The team led by researchers at Arizona State University decided to find out how silly walking compares to normal walking, and if it could turn a normal walk into a more intense workout. "What we wanted to know was, how would deliberately inefficient walking affect energy costs?" Professor Glenn Gaesser told the Washington Post.

As it turns out, silly walking required 2.5 times as much energy as normal walking, and could qualify as a "vigorous exercise," as Gaesser told the Post. He added that it could improve health and aerobic fitness if someone were to silly walk for 11 minutes a day — meeting the standard recommendation of weekly vigorous exercise (75 minutes).

For the study, 13 adults between the ages of 22 and 71 watched the Monty Python sketch multiple times, before having their oxygen uptake measured while walking around a track. After walking normally for five minutes, they then copied the strange walking style of Michael Palin's character Mr. Putey by occasionally "hooking out their left leg," per the Post. Then they took on Mr. Teabag's superior silly walk, as their speed and metabolic costs were being looked at for all three.
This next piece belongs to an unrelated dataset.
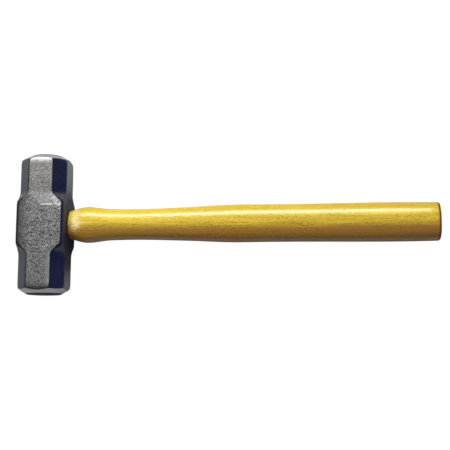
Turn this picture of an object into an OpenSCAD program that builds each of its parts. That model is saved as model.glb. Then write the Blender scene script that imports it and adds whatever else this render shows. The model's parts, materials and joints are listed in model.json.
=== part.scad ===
// Double-faced sledgehammer: a forged head with eight-sided necks on an oval hickory handle.
// +X runs from the head to the butt, +Y along the striking axis, +Z up from the cheek it rests on.
// The origin is on the lower cheek, under the crossing of the striking axis and the handle's axis.

/* [Head] */
// Width across opposite flats of the necks
head_w = 46; // [42:0.5:50]
// Length over the two crowned striking faces
head_l = 136; // [126:1:150]
// Leg of the wide corner flats on the necks
neck_corner = 11.3; // [8:0.1:13]
// Length of the eye block at its full section
block_l = 37; // [32:1:44]
// Leg of the small corner chamfers on the eye block
block_corner = 2; // [1:0.1:4]
// How far each end of the eye block stands out past the necks, along the handle
block_swell = 0.5; // [0:0.1:1.5]
// Length of the run-out between the eye block and each neck
runout_l = 12; // [9:0.5:14]
// Radius of the crowned striking faces
crown_r = 110; // [80:5:200]
// Diameter of each striking face inside its bevel
face_d = 37; // [32:0.5:39]
// Angle of the turned bevel round each face, from the plane of the face
bevel_angle = 30; // [25:1:45]

/* [Eye] */
// Long side of the oval eye, along the striking axis
eye_h = 26; // [23:0.5:28]
// Short side of the oval eye, from cheek to cheek
eye_t = 19; // [16:0.5:19]
// How far the trimmed tenon stands out of the far end of the eye
tenon_proud = 1; // [0:0.5:3]

/* [Wedges] */
// Length of the wooden wedge
wood_wedge_l = 32; // [26:1:36]
// Thickness of the wooden wedge at its trimmed end
wood_wedge_t = 5; // [4:0.2:6]
// Thickness of the wooden wedge at its tip, which is the width of the saw kerf
kerf_t = 1.6; // [1.2:0.1:2]
// Length of each steel wedge
steel_wedge_l = 21; // [15:1:24]
// Thickness of each steel wedge at its struck end
steel_wedge_t = 3.2; // [2.4:0.1:4]
// Width of each steel wedge
steel_wedge_w = 13; // [10:0.5:13.5]
// Distance of each steel wedge from the middle of the eye
steel_wedge_y = 6; // [5:0.5:7]
// Number of steps along each steel wedge
steel_wedge_steps = 3; // [2:1:4]

/* [Handle] */
// Distance from the middle of the head to the end of the butt
butt_x = 379.5; // [372:0.5:400]
// Height of the handle where it enters the head
mouth_h = 27; // [26.8:0.1:29]
// Thickness of the handle where it enters the head
mouth_t = 20.4; // [20:0.1:22]
// Distance from the middle of the head to the shoulder
shoulder_x = 42; // [38:1:46]
// Height of the handle at the shoulder
shoulder_h = 35; // [31:0.5:37]
// Thickness of the handle at the shoulder
shoulder_t = 25; // [23:0.5:28]
// Distance from the middle of the head to the waist
waist_x = 88; // [76:1:100]
// Height of the handle at the waist
waist_h = 29.8; // [26:0.2:31]
// Thickness of the handle at the waist
waist_t = 23; // [20:0.5:25]
// Distance from the middle of the head to the belly
belly_x = 188; // [175:1:200]
// Height of the handle at the belly
belly_h = 36.5; // [33:0.5:40]
// Thickness of the handle at the belly
belly_t = 26.8; // [24:0.2:30]
// Distance from the middle of the head to the slimmest part of the grip
grip_x = 226; // [215:1:250]
// Height of the grip there
grip_h = 36.2; // [32:0.2:39]
// Thickness of the grip there
grip_t = 26.4; // [24:0.2:30]
// Distance from the middle of the head to the widest part near the butt
palm_x = 336; // [300:1:345]
// Height of the handle there
palm_h = 37.6; // [34:0.2:41]
// Thickness of the handle there
palm_t = 27.6; // [25:0.2:31]
// Radius of the rounded edge round the butt
butt_round = 2; // [1:0.5:4]
// Squareness of the oval section, where 2 is a true ellipse
oval_power = 2.35; // [2.1:0.05:2.6]

/* [Hidden] */
circle_sides = 96;
crown_sides = 240;
oval_sides = 48;
runout_steps = 10;
fine_step = 2;
coarse_step = 8;
round_step = 30;
// How far a cutting or joining shape reaches past the surface that it has to clear
reach = 2;
// Share of the shoulder's extra size that is left half-way to the waist
throat_share = 1 / 7;
// Share of the belly's size in the section half-way from the waist
swell_share = 0.4;
// How much the height and the thickness shrink from the palm to the butt
butt_shrink_h = 0.8;
butt_shrink_t = 0.6;

half_head = head_w / 2;
half_block = half_head + block_swell;
tenon_start = -half_block - tenon_proud;
face_y = head_l / 2;
// Where the crown meets the bevel, and the radius at which the bevel clears the necks
rim_y = face_y - crown_r + sqrt(pow(crown_r, 2) - pow(face_d / 2, 2));
clear_r = 0.75 * head_w;
round_x = butt_x - butt_round;

// Half-widths of the block and of the neck, seen square on and seen across the corners
across_corners_block = (half_head + half_block - block_corner) / sqrt(2);
across_corners_neck = (head_w - neck_corner) / sqrt(2);

// The value a share of the way from one to another
function blend(from, to, share) = from + (to - from) * share;

// Distance along the handle, half height and half thickness of each named section
sections = [
    [half_block, mouth_h / 2, mouth_t / 2],
    [shoulder_x, shoulder_h / 2, shoulder_t / 2],
    [
        (shoulder_x + waist_x) / 2,
        blend(waist_h, shoulder_h, throat_share) / 2,
        blend(waist_t, shoulder_t, throat_share) / 2
    ],
    [waist_x, waist_h / 2, waist_t / 2],
    [
        (waist_x + belly_x) / 2,
        blend(waist_h, belly_h, swell_share) / 2,
        blend(waist_t, belly_t, swell_share) / 2
    ],
    [belly_x, belly_h / 2, belly_t / 2],
    [grip_x, grip_h / 2, grip_t / 2],
    [palm_x, palm_h / 2, palm_t / 2],
    [butt_x, (palm_h - butt_shrink_h) / 2, (palm_t - butt_shrink_t) / 2]
];

// Smooth step from 0 to 1
function ease(t) = (1 - cos(180 * t)) / 2;

// Slope of one column of the section list between two neighbours
function rise(i, column) =
    (sections[i + 1][column] - sections[i][column]) / (sections[i + 1][0] - sections[i][0]);

// Slope at a section: level where the outline turns back, and the harmonic mean elsewhere
function slope(i, column) =
    i == 0 ? rise(0, column)
    : i == len(sections) - 1 ? rise(i - 1, column)
    : rise(i - 1, column) * rise(i, column) <= 0 ? 0
    : 2 / (1 / rise(i - 1, column) + 1 / rise(i, column));

// Index of the section at or before x
function span(x, i = 0) = i >= len(sections) - 2 || x < sections[i + 1][0] ? i : span(x, i + 1);

// Half height (column 1) or half thickness (column 2) of the handle at x
function half_size(x, column, i) =
    let (length = sections[i + 1][0] - sections[i][0], t = (x - sections[i][0]) / length)
    sections[i][column] * (1 + 2 * t) * pow(1 - t, 2)
    + sections[i + 1][column] * (3 - 2 * t) * t * t
    + slope(i, column) * length * t * pow(1 - t, 2)
    - slope(i + 1, column) * length * (1 - t) * t * t;

// One coordinate of a squared oval
function oval(size, wave) = size * sign(wave) * pow(abs(wave), 2 / oval_power);

// Points of the handle's section at x, drawn in by inset
function ring(x, inset) =
    let (half_h = half_size(x, 1, span(x)) - inset, half_t = half_size(x, 2, span(x)) - inset)
    [for (j = [0 : oval_sides - 1])
        let (angle = 360 * j / oval_sides)
        [x, oval(half_h, cos(angle)), oval(half_t, sin(angle))]];

// Where the rings stand, and how far each is drawn in round the butt's edge
ring_places = concat(
    [for (x = [half_block : fine_step : waist_x]) [x, 0]],
    [for (x = [waist_x + coarse_step : coarse_step : round_x - coarse_step / 2]) [x, 0]],
    [for (a = [0 : round_step : 90]) [round_x + butt_round * sin(a), butt_round * (1 - cos(a))]]
);

// Right-hand outline of the forging from the middle of the block to one face, as [width, y]
function flank(block, neck) = concat(
    [for (i = [0 : runout_steps])
        let (t = i / runout_steps)
        [block + (neck - block) * ease(t), block_l / 2 + runout_l * t]],
    [[neck, face_y]]
);

module outline(block, neck) {
    half = flank(block, neck);
    count = len(half);
    upper = concat(half, [for (i = [count - 1 : -1 : 0]) [-half[i][0], half[i][1]]]);
    polygon(concat(upper, [for (p = upper) [-p[0], -p[1]]]));
}

// One pair of opposite sides of the forging, extruded along the head's cross direction at turn
module sides(turn, block, neck) {
    rotate([0, turn, 0])
        linear_extrude(height = 2 * head_w, center = true)
            outline(block, neck);
}

// The solid of revolution whose two ends cut the bevels
module bevels() {
    slope = tan(bevel_angle);
    clear_y = rim_y - (clear_r - face_d / 2) * slope;
    tip_r = face_d / 2 - (face_y - rim_y) / slope;
    rotate([90, 0, 0])
        rotate_extrude($fn = crown_sides)
            polygon([
                [0, -face_y],
                [tip_r, -face_y],
                [clear_r, -clear_y],
                [clear_r, clear_y],
                [tip_r, face_y],
                [0, face_y]
            ]);
}

module forging() {
    intersection() {
        bevels();
        sides(0, half_block, half_head);
        sides(90, half_head, half_head);
        sides(45, across_corners_block, across_corners_neck);
        sides(-45, across_corners_block, across_corners_neck);
        for (side = [-1, 1])
            translate([0, side * (face_y - crown_r), 0])
                sphere(r = crown_r, $fn = crown_sides);
    }
}

// The eye's straight-sided oval, swept along the handle from one place to another
module eye_bar(from, to) {
    translate([from, 0, 0])
        rotate([90, 0, 90])
            linear_extrude(height = to - from) {
                square([eye_h - eye_t, eye_t], center = true);
                for (side = [-1, 1])
                    translate([side * (eye_h - eye_t) / 2, 0])
                        circle(d = eye_t, $fn = circle_sides);
            }
}

// The tapered space that the saw kerf opens to when the wooden wedge is driven in
module kerf() {
    translate([tenon_start, 0, 0])
        rotate([90, 0, 0])
            linear_extrude(height = eye_h + reach, center = true)
                polygon([
                    [0, -wood_wedge_t / 2],
                    [wood_wedge_l, -kerf_t / 2],
                    [wood_wedge_l, kerf_t / 2],
                    [0, wood_wedge_t / 2]
                ]);
}

// One stepped steel wedge: each step tapers, then drops to a thinner one
module steel_wedge(side) {
    step_l = steel_wedge_l / steel_wedge_steps;
    step_t = steel_wedge_t / 2 / (steel_wedge_steps + 1);
    flank_points = [for (i = [0 : steel_wedge_steps - 1], end = [0, 1])
        [(i + end) * step_l, steel_wedge_t / 2 - (i + end / 2) * step_t]];
    count = len(flank_points);
    translate([tenon_start, side * steel_wedge_y, 0])
        linear_extrude(height = steel_wedge_w, center = true)
            polygon(concat(flank_points,
                [for (i = [count - 1 : -1 : 0]) [flank_points[i][0], -flank_points[i][1]]]));
}

module handle_body() {
    points = [for (place = ring_places) each ring(place[0], place[1])];
    last = len(points) - oval_sides;
    walls = [for (base = [0 : oval_sides : last - 1], j = [0 : oval_sides - 1])
        let (next = (j + 1) % oval_sides)
        [base + j, base + oval_sides + j, base + oval_sides + next, base + next]];
    near_end = [for (j = [0 : oval_sides - 1]) j];
    butt_end = [for (j = [oval_sides - 1 : -1 : 0]) last + j];
    polyhedron(points = points, faces = concat([near_end], walls, [butt_end]), convexity = 4);
}

module on_axis() {
    translate([0, 0, half_head])
        children();
}

module head() {
    color("#7b7d82")
        on_axis()
            difference() {
                forging();
                eye_bar(-half_block - reach, half_block + reach);
            }
}

module handle() {
    color("#d6ab3a")
        on_axis()
            difference() {
                union() {
                    eye_bar(tenon_start, half_block + reach);
                    handle_body();
                }
                kerf();
                steel_wedge(1);
                steel_wedge(-1);
            }
}

module wood_wedge() {
    color("#b98a55")
        on_axis()
            difference() {
                intersection() {
                    kerf();
                    eye_bar(tenon_start, half_block);
                }
                steel_wedge(1);
                steel_wedge(-1);
            }
}

module steel_wedge_upper() {
    color("#5c5e62")
        on_axis()
            steel_wedge(1);
}

module steel_wedge_lower() {
    color("#5c5e62")
        on_axis()
            steel_wedge(-1);
}

head();
handle();
wood_wedge();
steel_wedge_upper();
steel_wedge_lower();
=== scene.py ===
# A sledgehammer lying on its cheek: forged steel head, lacquered hickory handle, wedges in the eye.
import json
import math
import bpy
from mathutils import Matrix, Vector

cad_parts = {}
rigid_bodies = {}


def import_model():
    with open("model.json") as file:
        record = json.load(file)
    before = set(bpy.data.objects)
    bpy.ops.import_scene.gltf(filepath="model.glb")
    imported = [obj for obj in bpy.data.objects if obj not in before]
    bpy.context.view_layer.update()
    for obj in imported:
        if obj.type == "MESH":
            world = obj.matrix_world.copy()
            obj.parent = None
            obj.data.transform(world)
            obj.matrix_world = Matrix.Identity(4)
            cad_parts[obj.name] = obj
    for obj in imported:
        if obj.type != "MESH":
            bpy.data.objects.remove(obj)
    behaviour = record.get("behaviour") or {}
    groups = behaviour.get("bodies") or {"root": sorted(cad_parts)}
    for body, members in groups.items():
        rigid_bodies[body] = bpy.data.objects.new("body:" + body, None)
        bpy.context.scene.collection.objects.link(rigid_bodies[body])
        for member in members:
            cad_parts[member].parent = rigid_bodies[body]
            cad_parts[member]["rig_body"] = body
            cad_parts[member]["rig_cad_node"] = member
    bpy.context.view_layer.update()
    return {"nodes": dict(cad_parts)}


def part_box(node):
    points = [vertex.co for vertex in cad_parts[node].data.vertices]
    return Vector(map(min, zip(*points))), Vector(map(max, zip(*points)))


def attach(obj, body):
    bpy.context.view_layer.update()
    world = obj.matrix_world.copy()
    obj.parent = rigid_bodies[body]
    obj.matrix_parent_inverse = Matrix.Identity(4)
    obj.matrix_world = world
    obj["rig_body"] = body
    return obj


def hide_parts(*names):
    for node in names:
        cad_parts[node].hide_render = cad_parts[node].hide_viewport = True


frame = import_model()
headLow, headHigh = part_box("head")
handleLow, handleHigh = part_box("handle")
axisHeight = (headLow.z + headHigh.z) / 2  # the handle's axis lies this high above the floor


def deselectAll():
    for thing in bpy.context.selected_objects:
        thing.select_set(False)


def makeActive(piece):
    deselectAll()
    piece.select_set(True)
    bpy.context.view_layer.objects.active = piece


def applyModifier(piece, kind, **settings):
    makeActive(piece)
    modifier = piece.modifiers.new(kind.lower(), kind)
    for name, value in settings.items():
        setattr(modifier, name, value)
    bpy.ops.object.modifier_apply(modifier=modifier.name)


def selectWhere(piece, kind, test):
    # in edit mode: picks the vertices, edges or faces that pass the test, and nothing else
    bpy.ops.mesh.select_mode(type="VERT")
    bpy.ops.mesh.select_all(action="DESELECT")
    bpy.ops.mesh.select_mode(type=kind)
    bpy.ops.object.mode_set(mode="OBJECT")
    items = {"VERT": piece.data.vertices, "EDGE": piece.data.edges, "FACE": piece.data.polygons}[kind]
    for item in items:
        item.select = test(item)
    bpy.ops.object.mode_set(mode="EDIT")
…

University of Southern California Professor David Raichlen — who wasn't involved in the study — told the publication that humans have developed a "very economical, bipedal walking gait," which requires "50 percent less energy than our closest living relatives, chimpanzees." So while walking generally doesn't burn many calories, he explained, energy expenditure is increased "through biomechanical tweaks like those seen in the silly walks."
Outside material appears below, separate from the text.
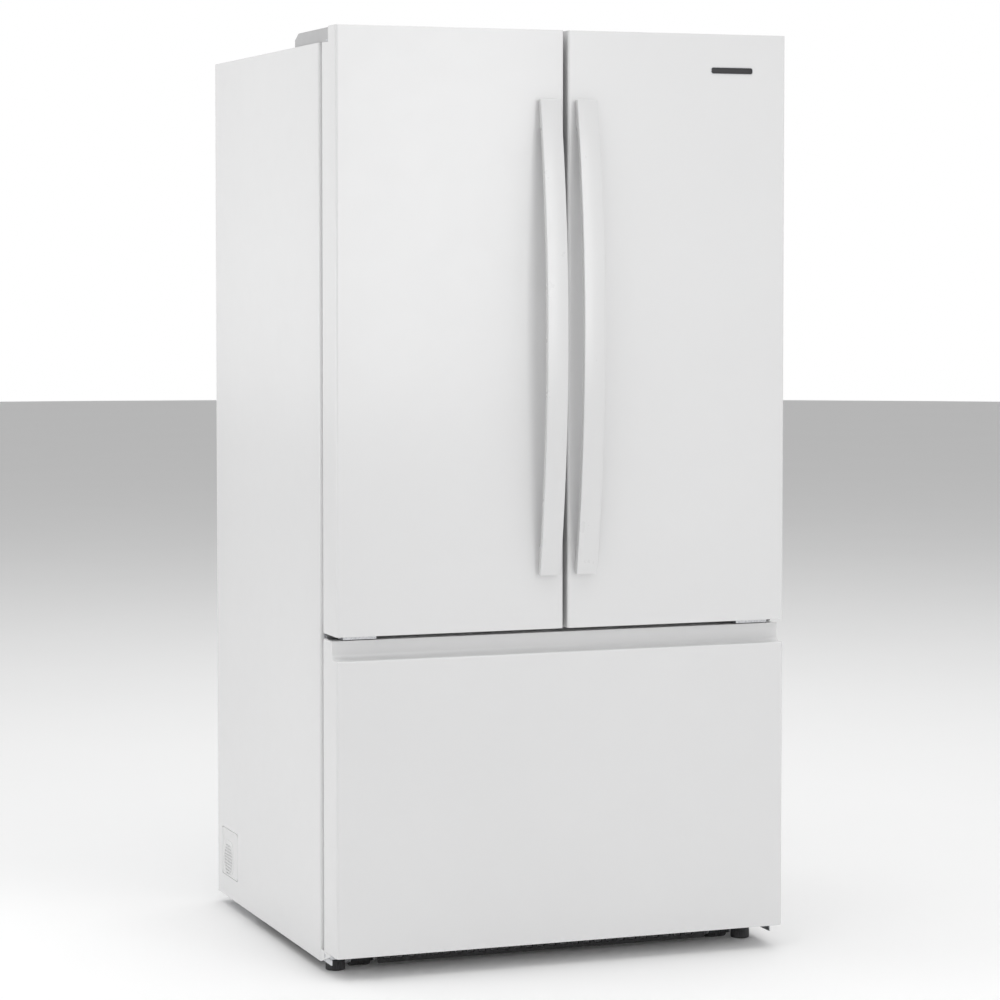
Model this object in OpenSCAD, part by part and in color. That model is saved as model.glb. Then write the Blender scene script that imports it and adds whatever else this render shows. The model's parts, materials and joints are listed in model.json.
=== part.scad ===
// French-door refrigerator with one bottom freezer drawer.
// Millimetres. +Z is up and the doors face -Y. The origin is on the floor, in the middle of the
// outer box, which runs from the front of the handles to the back of the case.

/* [Case] */
// Width over the case and over the two doors
overall_w = 908; // [890:1:915]
// Depth of the case, from its front edge to its back
case_d = 729; // [715:1:745]
// Height of the case top above the floor
case_top = 1746; // [1740:1:1752]
// Thickness of the insulated side walls
wall_t = 54; // [52:1:58]
// Thickness of the painted sheet
sheet_t = 1.2; // [0.8:0.1:1.4]

/* [Doors and drawer] */
// Distance from the front of the doors to the front of the case
door_t = 105; // [100:1:110]
// Depth of the folded door skin
skin_d = 82; // [78:1:86]
// Height of the door tops
door_top = 1773; // [1768:1:1776]
// Height of the door bottoms
door_bottom = 645; // [644:1:648]
// Gap between the two doors
door_gap = 9; // [6:0.5:12]
// Radius of the upright door edges
edge_r = 5; // [3:0.5:6]
// Height of the drawer's lower edge
drawer_bottom = 45; // [44:1:50]
// Height of the rounded lip in front of the finger recess
lip_top = 600; // [595:1:604]
// Depth of the finger recess from the drawer's face
recess_d = 29; // [26:1:32]

/* [Handles] */
// How far the middle of a handle stands off the door
handle_reach = 57; // [52:1:66]
// How far a handle's ends stand off the door
handle_end = 16; // [14:0.5:20]
// Width of a handle seen from the front
handle_w = 41; // [36:0.5:42]
// Thickness of the strap
handle_t = 10.5; // [9:0.5:12]
// Lower end of the handles
handle_low = 747.5; // [740:0.5:760]
// Upper end of the handles
handle_high = 1643; // [1630:1:1650]
// Distance from the centre line to a handle's near edge
handle_x = 16.5; // [15:0.5:20]

/* [Supports] */
// Radius of a levelling foot
foot_r = 18.5; // [16:0.5:20]
// Radius of a roller
roller_r = 16; // [15:0.5:16]

/* [Hidden] */
$fn = 48;

// Main planes, worked out from the driving dimensions
half_w = overall_w / 2;
y_back = (case_d + door_t + handle_reach) / 2;
y_case = y_back - case_d;
y_door = y_case - door_t;
y_skin = y_door + skin_d;
case_bottom = 21;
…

"The inefficient walking techniques of Teabag and Putey have actually been analyzed biomechanically before. On the basis of gait variability scores, Teabag's walk was judged to be up to 6.7 times more variable than typical walking, while that of Putey's was only 3.3 times more variable," the study read.

The study concluded that 50 years ago, Monty Python "unwittingly touched on a powerful way to enhance cardiovascular fitness in adults," and that now, it can ultimately "promote regular physical activity in a joyful way."